Mark Schrope has a riveting NY Times story that begins:
The first time Grigory Kessel held the ancient manuscript, its animal-hide pages more than 1,000 years old, it seemed oddly familiar.
A Syriac scholar at Philipps University in Marburg, Germany, Dr. Kessel was sitting in the library of the manuscript’s owner, a wealthy collector of rare scientific material in Baltimore. At that moment, Dr. Kessel realized that just three weeks earlier, in a library at Harvard University, he had seen a single orphaned page that was too similar to these pages to be coincidence.
He realized he had seen one of the missing pages from the Galen manuscript he was holding, the oldest known copy of On the Mixtures and Powers of Simple Drugs, and went on a quest to find all of them. There’s a discussion of the importance of translation in early times:
Much of “Simple Drugs” was eventually translated into Syriac, a form of Aramaic used by Middle Eastern Christian communities. The undertext of the manuscript in Baltimore, most likely from the ninth century A.D., is a copy of the first Syriac translation, itself painstakingly completed in the sixth century A.D. by Sergius of Reshaina, a Syriac physician and priest.
“Today, it doesn’t look to be special when somebody translates one language to another, but in those days, it was indeed a great achievement,” Dr. Kessel said. “He had to create vocabulary, to find Syriac words to correspond to this Greek medical vocabulary.”
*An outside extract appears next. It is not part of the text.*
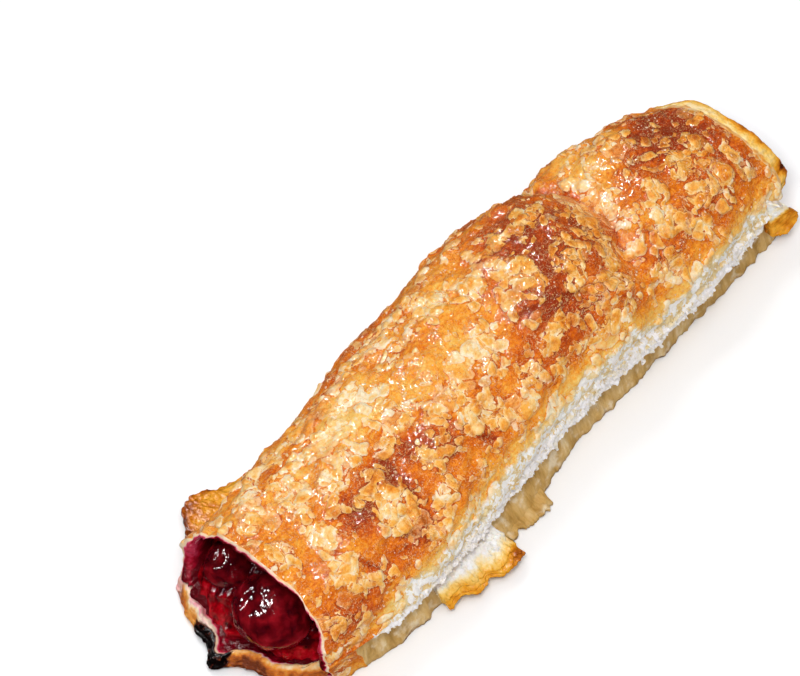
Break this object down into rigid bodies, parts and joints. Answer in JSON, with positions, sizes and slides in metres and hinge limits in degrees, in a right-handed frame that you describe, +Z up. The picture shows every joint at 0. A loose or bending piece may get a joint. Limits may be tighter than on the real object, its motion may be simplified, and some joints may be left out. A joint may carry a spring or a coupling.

By the sixth century, Syriac-speaking Christians were spreading east from Turkey through Syria, Iraq and Iran. They needed translations of Greek scholarly work, partly to support missionary work like running hospitals.
“Simple Drugs” was a large work, an 11-book treatise. Sergius’s translations of Galen’s text were copied and recopied for centuries, and eventually became a bridge for moving the medical expertise of the ancient Greeks to Islamic societies. Syriac texts were much easier than Greek ones to translate into Arabic. […]
Scholars are eager to compare the Syriac material to existing copies of “Simple Drugs” written in Greek, all of which appear to be centuries younger than the Galen Palimpsest and much further removed from the original.
The whole thing is well worth reading. Thanks, Bonnie!